Mi Amado había muerto. Pregunté a la Diosa: «¿Por qué? ¿Por qué me has traído hasta aquí, solo para mostrarme la derrota? Ahora, pertenece al Enemigo más que nunca…».
Retumbar apagado de cascos sobre el barro. Mis caballeros habían acudido. Me habían traído un caballo. Me enjugué las mejillas con una mano sucia, manché mi cara de lágrimas, ceniza y muerte antes de que la lluvia las lavara.
Al principio no pude levantarme. No podía abandonar el lugar donde había visto por última vez a mi Amado. Anhelaba seguir a los inquisidores, averiguar lo que quedaba de él.
Ojalá no hubiera sido humana, no hubiera tenido corazón.
El tío de Luc, Edouard, desmontó de su corcel para ponerme en pie y guiarme hasta mi caballo.
Cabalgamos hacia casa, hacia Carcasona. Era la mayor locura, y yo lo sabía, pues sería el primer lugar en que el Enemigo me buscaría. Pero era el Camino que la Diosa me había mostrado. Era como una antorcha. Solo podía Ver eso en el oscuro futuro, y nada más.
Al sentir el sabor de mi destino en la boca, ácido y metálico como sangre, escupí.
Cabalgamos durante horas, a través de la noche y la lluvia interminables, sobre rocas resbaladizas, sobre colinas, a través de valles y prados hasta que olí la fragancia de la lavanda y el romero, aplastados bajo mis pies. Casi habíamos llegado a casa.
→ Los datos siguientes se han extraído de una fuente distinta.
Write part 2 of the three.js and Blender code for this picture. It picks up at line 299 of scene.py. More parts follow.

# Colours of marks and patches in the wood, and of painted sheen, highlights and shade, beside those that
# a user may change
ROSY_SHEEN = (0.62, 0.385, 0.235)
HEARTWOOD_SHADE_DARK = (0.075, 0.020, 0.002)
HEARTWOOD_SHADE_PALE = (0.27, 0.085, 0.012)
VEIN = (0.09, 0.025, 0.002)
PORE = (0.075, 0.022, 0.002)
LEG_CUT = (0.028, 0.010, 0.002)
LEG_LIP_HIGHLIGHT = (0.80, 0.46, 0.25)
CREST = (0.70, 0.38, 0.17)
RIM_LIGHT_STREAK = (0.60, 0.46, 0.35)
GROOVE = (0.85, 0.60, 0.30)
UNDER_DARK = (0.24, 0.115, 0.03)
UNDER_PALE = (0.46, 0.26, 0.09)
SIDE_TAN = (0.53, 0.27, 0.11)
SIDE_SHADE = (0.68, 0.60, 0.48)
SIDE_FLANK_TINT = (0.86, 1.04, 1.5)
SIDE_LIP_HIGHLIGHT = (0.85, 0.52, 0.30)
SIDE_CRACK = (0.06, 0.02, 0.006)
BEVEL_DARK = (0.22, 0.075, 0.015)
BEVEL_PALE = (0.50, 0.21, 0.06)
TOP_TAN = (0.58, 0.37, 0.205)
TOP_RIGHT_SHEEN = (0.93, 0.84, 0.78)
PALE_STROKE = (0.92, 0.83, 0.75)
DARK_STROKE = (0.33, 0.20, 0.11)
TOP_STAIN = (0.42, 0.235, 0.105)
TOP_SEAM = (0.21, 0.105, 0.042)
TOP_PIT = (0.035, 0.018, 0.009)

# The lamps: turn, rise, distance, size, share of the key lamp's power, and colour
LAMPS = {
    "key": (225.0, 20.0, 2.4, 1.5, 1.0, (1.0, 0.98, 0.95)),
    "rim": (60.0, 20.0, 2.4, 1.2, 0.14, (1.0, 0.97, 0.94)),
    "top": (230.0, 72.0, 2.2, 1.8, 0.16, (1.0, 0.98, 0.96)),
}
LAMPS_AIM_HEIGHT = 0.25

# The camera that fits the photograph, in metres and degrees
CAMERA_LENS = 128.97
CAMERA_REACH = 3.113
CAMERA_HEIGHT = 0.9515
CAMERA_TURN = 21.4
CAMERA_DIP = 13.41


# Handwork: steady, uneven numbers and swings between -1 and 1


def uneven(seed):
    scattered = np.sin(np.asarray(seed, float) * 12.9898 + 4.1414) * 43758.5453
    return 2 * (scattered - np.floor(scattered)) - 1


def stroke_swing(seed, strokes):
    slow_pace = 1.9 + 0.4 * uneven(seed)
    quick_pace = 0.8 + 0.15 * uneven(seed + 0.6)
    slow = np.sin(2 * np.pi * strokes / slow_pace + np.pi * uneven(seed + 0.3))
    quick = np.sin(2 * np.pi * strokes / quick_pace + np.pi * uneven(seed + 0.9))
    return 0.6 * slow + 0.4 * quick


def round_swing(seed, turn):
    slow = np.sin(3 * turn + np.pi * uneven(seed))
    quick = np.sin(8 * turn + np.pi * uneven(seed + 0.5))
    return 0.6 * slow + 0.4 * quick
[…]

Por fin, el agotamiento y la oración me calmaron lo suficiente para Ver un poco más. En la huida no podía haber victoria, pues el futuro solo auguraba más enfrentamientos entre el Enemigo y yo, y ninguno de ellos lograría liberar a mi Amado de su horrísona prisión.
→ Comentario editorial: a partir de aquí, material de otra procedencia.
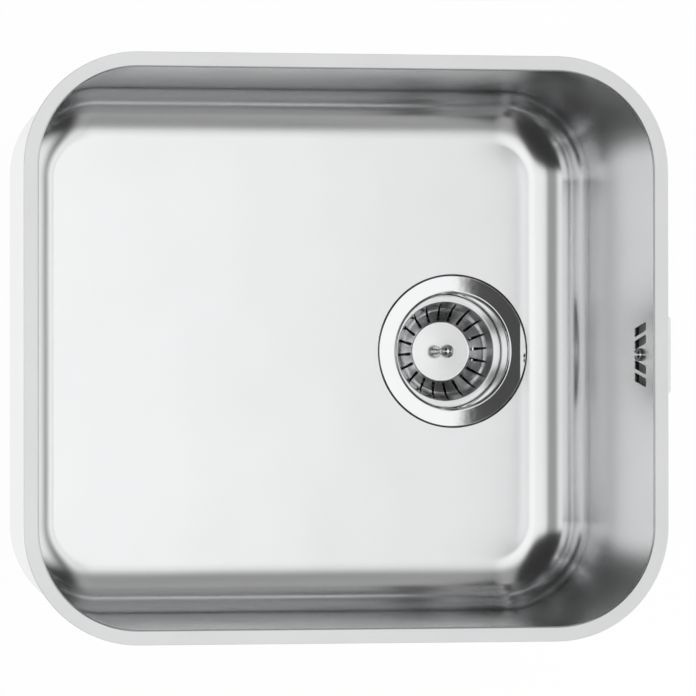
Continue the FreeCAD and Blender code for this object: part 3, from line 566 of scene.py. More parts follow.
class Skin:
    """Collects the points of one mesh, with the direction each faces, and its faces."""

    def __init__(self) -> None:
        """Start with nothing."""
        self.points: list[Vector] = []
        self.facing: list[Vector] = []
        self.faces: list[tuple[int, ...]] = []

    def row(self, points: Sequence[Vector], facing: Sequence[Vector]) -> list[int]:
        """Add a row of points and give their numbers."""
        start = len(self.points)
        self.points += points
        self.facing += facing
        return list(range(start, len(self.points)))

    def bridge(self, first: list[int], second: list[int], closed: bool = True) -> None:
        """Join two rows; a row of one point is a pole.

        Args:
            first: the first row of points.
            second: the second row, of the same length.
            closed: whether each row leads back to its start.
        """
        count = max(len(first), len(second))
        for i in range(count if closed else count - 1):
            j = (i + 1) % count
            face = [first[i % len(first)], first[j % len(first)],
                    second[j % len(second)], second[i % len(second)]]
            self.faces.append(tuple(dict.fromkeys(face)))

    def sweep(self, stations: Sequence[Station], section: Section, closed: bool = False) -> Rows:
        """Carry a profile round a section.

        Args:
            stations: the profile.
            section: what it is carried round.
            closed: whether the profile's end meets its start.

        Returns:
            The numbers of the points, row by row.
        """
        rows = [self.row(*section.ring(station)) for station in stations]
        pairs = list(zip(rows, rows[1:])) + ([(rows[-1], rows[0])] if closed else [])
        for first, second in pairs:
            self.bridge(first, second)
        return rows

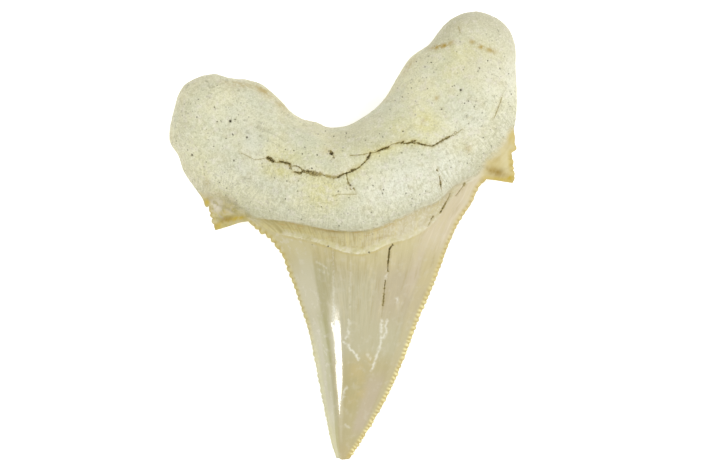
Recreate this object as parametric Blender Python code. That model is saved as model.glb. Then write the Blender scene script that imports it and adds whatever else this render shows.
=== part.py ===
"""Fossil shark tooth, one solid: a two-lobed root, a triangular serrated crown and two side cusplets.

The tooth lies on its labial face, as it does on a table, with the lingual face up. +X is to the
viewer's right, +Y runs from the tip to the root, +Z is up. The drawing below is in millimetres and
the mesh is in metres. The origin is under the middle of the tooth, on the surface it lies on.
"""

import math

import bpy
import numpy as np
from mathutils import Vector
from mathutils.geometry import delaunay_2d_cdt

MM = 0.001

# Main sizes of the tooth
BOSS_HEIGHT = 14.3  # thickest place of the root, above the surface
CROWN_BULGE = 6.1  # how far the crown's lingual face stands above its cutting edges, at its base
BAND_DROP = 0.5  # the strip between the root and the enamel lies this much lower than the enamel
CUTTING_EDGE_WALL = 0.12  # blunt width of the cutting edges
ROOT_RIM_WALL = 0.6
TIP_CHIP_WALL = 0.8

# Serrations: how many, their pitch at the tip over that at the base, and their depth at base and tip
RIGHT_SERRATIONS = (66, 0.66, 0.26, 0.24)
LEFT_SERRATIONS = (46, 0.62, 0.34, 0.08)
RIGHT_CUSPLET_SERRATIONS = (5, 0.9, 0.24, 0.20)
LEFT_CUSPLET_SERRATIONS = (4, 0.9, 0.24, 0.20)
# One serration, from gap to gap towards the tip: share of its pitch, and share of its depth
SERRATION = [(0.0, -0.5), (0.26, 0.28), (0.52, 0.5), (0.80, 0.34)]

# Mesh spacings
ROOT_SPACING = 1.25
TOP_SPACING = 1.12
UNDER_SPACING = 1.7
LINE_SPACING = 0.95

# The silhouette, seen from above. Each run goes on from the end of the one before it.
RIGHT_EDGE = [
    (20.10, 7.97), (18.97, 6.70), (17.95, 4.45), (16.36, 2.15), (15.25, -0.25), (14.25, -2.75),
    (12.65, -6.95), (10.53, -11.90), (8.68, -16.95), (6.68, -21.65), (4.18, -26.25),
    (2.15, -29.45), (0.92, -31.34),
]
LEFT_EDGE = [
    (-13.30, 2.06), (-12.25, 1.10), (-10.17, -0.42), (-8.43, -2.90), (-7.52, -5.20),
    (-5.98, -9.60), (-4.93, -12.90), (-4.10, -16.70), (-3.35, -20.60), (-2.46, -25.10),
    (-1.64, -29.00), (-0.92, -31.20),
]
TIP_CHIP = [(-0.92, -31.20), (-0.55, -31.22), (-0.15, -31.42), (0.92, -31.34)]
RIGHT_CUSPLET_UNDER = [(20.10, 7.97), (21.45, 7.80), (22.60, 7.60), (23.78, 7.42)]
RIGHT_CUSPLET_OUTER = [(23.78, 7.42), (24.08, 8.30), (23.86, 9.70), (23.60, 11.65)]
RIGHT_DENTICLE = [
    (23.60, 11.65), (24.30, 12.20), (24.05, 13.00), (24.08, 13.75), (23.95, 14.50), (23.90, 15.00),
]
ROOT_OUTLINE = [
    (23.90, 15.00), (24.03, 15.70), (24.23, 17.20), (24.32, 20.20), (24.15, 23.50), (24.13, 26.20),
    (23.55, 28.25), (22.38, 29.84), (20.60, 30.90), (18.40, 31.40), (16.10, 30.85), (14.43, 29.75),
    (13.14, 28.20), (11.96, 26.71), (10.35, 25.65), (9.10, 24.55), (7.60, 22.20), (6.27, 19.84),
    (4.62, 17.93), (2.45, 16.38), (0.70, 15.50), (-0.90, 15.20), (-2.30, 15.28), (-3.60, 15.88),
    (-5.50, 16.33), (-7.10, 17.24), (-8.58, 18.84), (-9.98, 20.17), (-11.50, 21.30),
    (-13.50, 21.86), (-15.60, 22.05), (-18.00, 22.65), (-20.35, 22.15), (-22.15, 21.10),
    (-23.08, 19.50), (-23.65, 17.40), (-24.16, 15.00), (-24.14, 13.05), (-23.04, 11.28),
    (-22.30, 9.12), (-21.10, 7.24), (-19.96, 5.72),
]
LEFT_DENTICLE = [(-19.96, 5.72), (-19.55, 4.98), (-19.36, 4.30), (-19.08, 4.04), (-18.80, 4.20)]
LEFT_CUSPLET_OUTER = [(-18.80, 4.20), (-18.60, 3.30), (-18.26, 2.20), (-17.92, 0.80)]
LEFT_CUSPLET_UNDER = [(-17.92, 0.80), (-16.10, 1.33), (-14.55, 1.85), (-13.30, 2.06)]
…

Ríndete, susurró la Diosa. Es la única oportunidad de la Raza. Ríndete.
Solo quedaba la más ínfima posibilidad de éxito, un hilo tan fino que cualquier tirón lo partiría. Pero como era la última esperanza, cedí. Pese a sus protestas, despedí a mis caballeros.
Y me rendí a la Diosa.
Me rendí a mi Enemigo.
Me rindo.
Esta es mi historia. No hay más que decir.